そのうち当時使われていた真ちゅう製で太く30gほどのものからハイテク素材のタングステンなどが配合された細身で20gを越すほどのものも出始めそれを買って遊び始め、85年にはオランダ・ダーツ連盟の会員にもなってグロニンゲン州のトーナメントにチームで参加してビギナー部門で優勝もしている。 その当時チャンピオンだったEric Bristowが表紙になっているHow to play Darts ('81)を書店で求めて手本にもしているのだがその著者はその数年前にチャンピオンになっていたDave Whitcombeである。

オランダ滞在の初めの4,5年はテレビを持たなくてその分、時間が潤沢にあったようなのだが80年代の後半に二人で住み始めてからはテレビも居間に入り、オランダ語はアウトラインはつかめるものの細部までは理解できずそれがまどろっこしくてそれよりもはっきり分かる英国BBC放送をもっぱら見ていた。 その中で毎年ダーツ・世界大会が何日もBBCでライブ放送も交えて放映されるのだった。 今はそうではないものの当時は放映の試合中に500ccの独特なパイントグラスに入ったビールを飲みながら投げていたのではなかったか。 今は体格がなんとか見られるようになっているものの当時はビール腹の参加者が多かった。 なかでも私の気に入りはJocky WilsonとBobby Georgeだった。 彼らの町のおっさん然とした風貌があくまでこのパブ遊びに合っているようでもあったからだ。

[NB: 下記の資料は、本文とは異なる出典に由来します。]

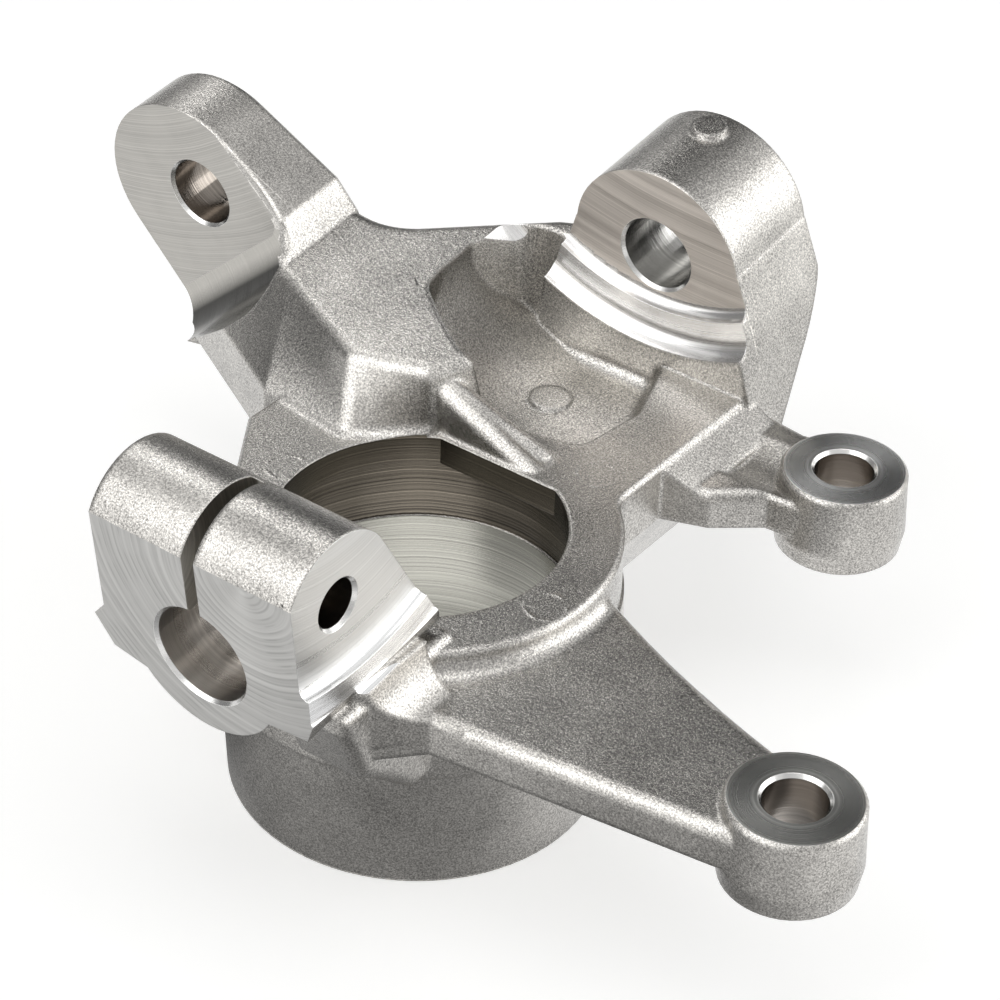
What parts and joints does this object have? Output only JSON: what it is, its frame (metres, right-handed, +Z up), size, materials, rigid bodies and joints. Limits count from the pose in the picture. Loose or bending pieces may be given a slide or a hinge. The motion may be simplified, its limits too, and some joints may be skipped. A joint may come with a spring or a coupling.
{
  "type": "steering knuckle",
  "caption": "One-piece cast aluminium steering knuckle with a bearing barrel, a split clamp, a ball joint boss, a steering arm and caliper lugs.",
  "frame": {"origin": "centre of the barrel's bottom face, on the wheel axis", "axes": "+Z up the wheel axis from the barrel to the hub, +Y along the kingpin axis towards the rear ball joint boss, +X towards the side of the caliper lugs"},
  "size_m": [0.2891, 0.2141, 0.1298],
  "materials": {
    "casting": "grit-blasted casting with bright machined faces"
  },
  "bodies": {
    "root": {"knuckle": "casting"}
  },
  "joints": []
}
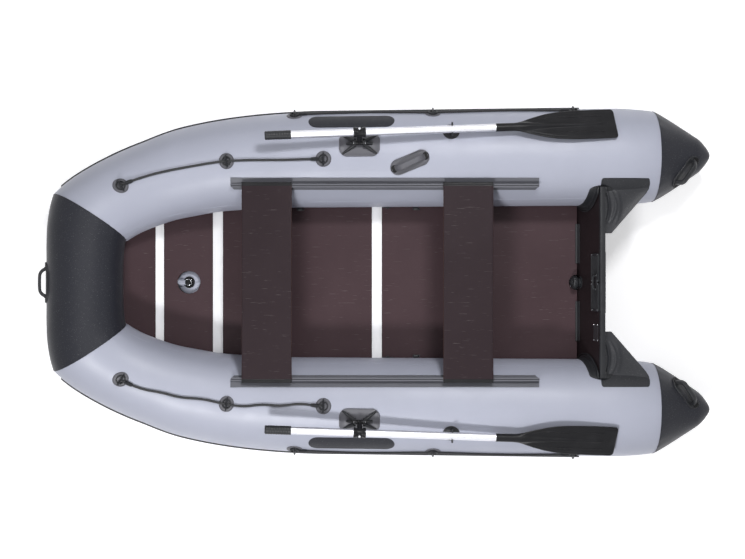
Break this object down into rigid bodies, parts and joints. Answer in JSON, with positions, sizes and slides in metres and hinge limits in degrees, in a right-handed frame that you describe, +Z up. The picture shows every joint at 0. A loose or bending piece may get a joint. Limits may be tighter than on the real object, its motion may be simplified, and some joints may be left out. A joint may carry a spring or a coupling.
{
  "type": "inflatable boat",
  "caption": "Inflatable boat with round side tubes, plywood floor and transom, sliding bench seats, and oars on swivelling oarlocks.",
  "frame": {"origin": "middle of the boat's box, at the level of the surface that the two main tubes lie on", "axes": "+X towards the bow, +Y to port, +Z up"},
  "size_m": [3.1844, 1.7156, 0.5988],
  "materials": {
    "aluminium": "drawn tube, satin",
    "plastic_black": "moulded nylon, black",
    "plastic_white": "aluminium profile, white coated",
    "plywood": "film-faced plywood, dark brown",
    "plywood_brown": "lacquered plywood, brown",
    "pvc_black": "coated fabric, black, satin",
    "pvc_dark": "coated fabric, dark grey, satin",
    "pvc_grey": "coated fabric, light blue-grey, satin",
    "rope": "braided polyester cord, black",
    "rubber_black": "moulded rubber, black, satin",
    "steel": "stainless, brushed"
  },
  "bodies": {
    "hull": {"blank_plate": "steel", "bottom_panel": "pvc_grey", "bow_handle": "plastic_black", "bow_segment": "pvc_black", "carry_handle": "plastic_black", "cone_handles": "plastic_black", "cone_port": "pvc_black", "cone_starboard": "pvc_black", "drain_valve": "plastic_black", "floor_board_1": "plywood", "floor_board_2": "plywood", "floor_board_3": "plywood", "floor_board_4": "plywood", "floor_board_5": "plywood", "floor_clamps": "plastic_black", "floor_profile_1": "plastic_white", "floor_profile_2": "plastic_white", "floor_profile_3": "plastic_white", "floor_profile_4": "plastic_white", "grab_line_inner_port": "rope", "grab_line_inner_starboard": "rope", "grab_line_outer_port": "rope", "grab_line_outer_starboard": "rope", "gusset_port": "pvc_dark", "gusset_starboard": "pvc_dark", "inner_line_eyes": "plastic_black", "keel_guard": "rubber_black", "keel_tube": "pvc_grey", "keel_valve": "plastic_black", "motor_pad_inner": "plastic_black", "motor_pad_outer": "plastic_black", "oar_rests": "plastic_black", "oarlock_base_port": "plastic_black", "oarlock_base_starboard": "plastic_black", "outer_line_eyes": "plastic_black", "rub_strake_port": "rubber_black", "rub_strake_starboard": "rubber_black", "seat_rail_port": "pvc_dark", "seat_rail_starboard": "pvc_dark", "side_patches": "rubber_black", "tie_downs": "plastic_black", "transom_board": "plywood_brown", "transom_edge_cap": "rubber_black", "transom_holders": "rubber_black", "tube_port": "pvc_grey", "tube_starboard": "pvc_grey"},
    "stalk_port": {"oarlock_stalk_port": "plastic_black"},
    "oar_port": {"oar_collar_port": "plastic_black", "oar_shaft_port": "aluminium", "oar_grip_port": "plastic_black", "oar_blade_port": "plastic_black"},
    "stalk_starboard": {"oarlock_stalk_starboard": "plastic_black"},
    "oar_starboard": {"oar_collar_starboard": "plastic_black", "oar_shaft_starboard": "aluminium", "oar_grip_starboard": "plastic_black", "oar_blade_starboard": "plastic_black"},
    "seat_front": {"seat_board_front": "plywood_brown", "seat_sliders_front": "plastic_black"},
    "seat_rear": {"seat_board_rear": "plywood_brown", "seat_sliders_rear": "plastic_black"}
  },
  "joints": [
    {"name": "oarlock_tilt_port", "type": "hinge", "parent": "hull", "child": "stalk_port", "pos_m": [0.0815, 0.65177, 0.48352], "axis": [1, 0, 0], "range_deg": [0, 35]},
    {"name": "oar_swing_port", "type": "hinge", "parent": "stalk_port", "child": "oar_port", "pos_m": [0.0815, 0.69421, 0.54414], "axis": [0, 0.5736, 0.8192], "range_deg": [-100, 0]},
    {"name": "oarlock_tilt_starboard", "type": "hinge", "parent": "hull", "child": "stalk_starboard", "pos_m": [0.0815, -0.65177, 0.48352], "axis": [-1, 0, 0], "range_deg": [0, 35]},
    {"name": "oar_swing_starboard", "type": "hinge", "parent": "stalk_starboard", "child": "oar_starboard", "pos_m": [0.0815, -0.69421, 0.54414], "axis": [0, -0.5736, 0.8192], "range_deg": [0, 100]},
    {"name": "seat_slide_front", "type": "slide", "parent": "hull", "child": "seat_front", "axis": [1, 0, 0], "range_m": [-0.35, 0.04]},
    {"name": "seat_slide_rear", "type": "slide", "parent": "hull", "child": "seat_rear", "axis": [1, 0, 0], "range_m": [-0.19, 0.35]}
  ]
}
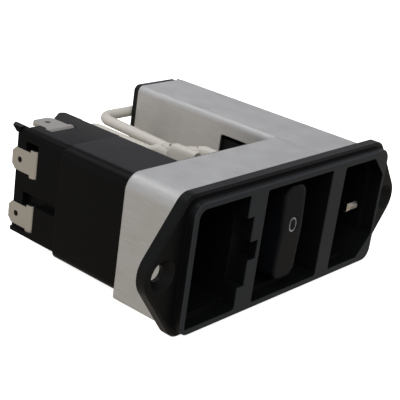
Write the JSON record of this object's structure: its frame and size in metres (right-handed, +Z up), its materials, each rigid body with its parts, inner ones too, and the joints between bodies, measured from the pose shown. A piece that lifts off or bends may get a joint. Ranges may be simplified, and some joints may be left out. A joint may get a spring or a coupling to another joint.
{
  "type": "power entry module",
  "caption": "Filtered power entry module: flanged front with fuse drawer bay, rocker switch and mains inlet, an L-shaped metal can, blade terminals and insulated leads.",
  "frame": {"origin": "middle of the flange's back plane, half way between the two screw holes", "axes": "+X to the right seen from the front, +Y to the rear out of the panel, +Z up"},
  "size_m": [0.0864, 0.0667, 0.03],
  "materials": {
    "front_moulding": "satin black glass-filled thermoplastic",
    "can_sheet": "brushed plated steel sheet",
    "cover_moulding": "satin black",
    "housing_moulding": "semi-gloss black",
    "carrier_moulding": "semi-gloss black",
    "tab_tin": "dull tin plate on brass",
    "switch_moulding": "matt black",
    "rocker_moulding": "satin blue-black",
    "tray_moulding": "matt black",
    "board_laminate": "bare paper laminate",
    "core_ferrite": "coated ferrite",
    "winding_copper": "enamelled copper",
    "capacitor_case": "moulded case",
    "disc_coating": "dipped coating",
    "resistor_coating": "lacquer",
    "strap_brass": "rolled strip",
    "lead_insulation": "smooth extruded insulation",
    "receptacle_brass": "tinned strip",
    "pin_nickel": "nickel plate on brass",
    "clip_bronze": "rolled spring strip",
    "spade_tin": "dull tin plate on brass",
    "plunger_moulding": "natural plastic",
    "lever_brass": "rolled strip"
  },
  "bodies": {
    "module": {"front_housing": "front_moulding", "cross_shield": "can_sheet", "filter_can": "can_sheet", "filter_cover": "cover_moulding", "fuse_housing": "housing_moulding", "terminal_carrier": "carrier_moulding", "side_tab_upper": "tab_tin", "side_tab_lower": "tab_tin", "top_tab": "tab_tin", "switch_body": "switch_moulding", "filter_tray": "tray_moulding", "filter_board": "board_laminate", "choke_core": "core_ferrite", "choke_winding_line": "winding_copper", "choke_winding_neutral": "winding_copper", "x_capacitor": "capacitor_case", "y_capacitor_line": "disc_coating", "y_capacitor_neutral": "disc_coating", "bleed_resistor": "resistor_coating", "earth_strap": "strap_brass", "lead_upper": "lead_insulation", "lead_lower": "lead_insulation", "receptacle_upper_lead": "receptacle_brass", "receptacle_lower_lead": "receptacle_brass", "inlet_pin_line": "pin_nickel", "inlet_pin_neutral": "pin_nickel", "inlet_pin_earth": "pin_nickel", "fuse_clip_left": "clip_bronze", "fuse_clip_right": "clip_bronze", "load_spade_upper_lead": "spade_tin", "load_spade_lower_lead": "spade_tin", "common_spade_right": "spade_tin", "common_spade_left": "spade_tin"},
    "rocker": {"rocker": "rocker_moulding", "plunger_left": "plunger_moulding", "plunger_right": "plunger_moulding"},
    "levers": {"contact_lever_left": "lever_brass", "contact_lever_right": "lever_brass"}
  },
  "joints": [
    {"name": "rocker_tilt", "type": "hinge", "parent": "module", "child": "rocker", "pos_m": [0, 0.0063, 0], "axis": [1, 0, 0], "range_deg": [0, 7]},
    {"name": "lever_tilt", "type": "hinge", "parent": "module", "child": "levers", "pos_m": [0, 0.0146, 0], "axis": [1, 0, 0], "range_deg": [-7, 0]}
  ],
  "couplings": [
    {"joint": "lever_tilt", "follows": "rocker_tilt", "ratio": -1}
  ]
}
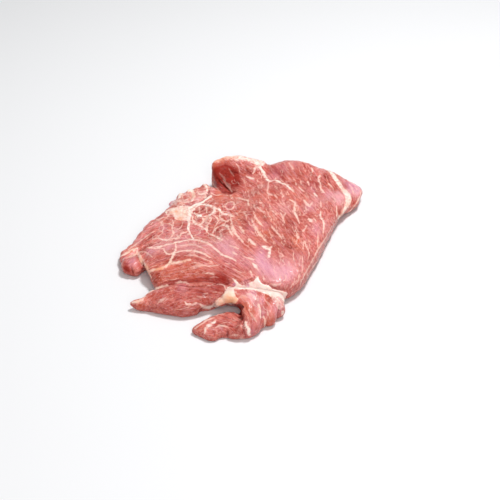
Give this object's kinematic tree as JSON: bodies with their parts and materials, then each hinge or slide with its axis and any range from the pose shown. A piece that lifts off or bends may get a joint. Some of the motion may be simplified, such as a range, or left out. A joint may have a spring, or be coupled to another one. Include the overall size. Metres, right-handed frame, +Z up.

20年ほど前に北の街からハーグの中心まで自転車でも遠くないところに越してきたのだがそのあたりには適当なダーツカフェがなかった。 後年、世界チャンピオンであるRaymond 'Barney' van Barneveldが入り浸っていたカフェも市内にあったのだがそこには入ってもいない。 そこから今住んでいる街に越すと事情はいっそう疎くなった。 ボードを10近く用意したダーツカフェなどは見られなかったからダーツより古式銃の射撃の方に道楽は移っていった。 大抵どの射撃クラブにもダーツボードは置いてあるのだが殆どが手付かずのままである。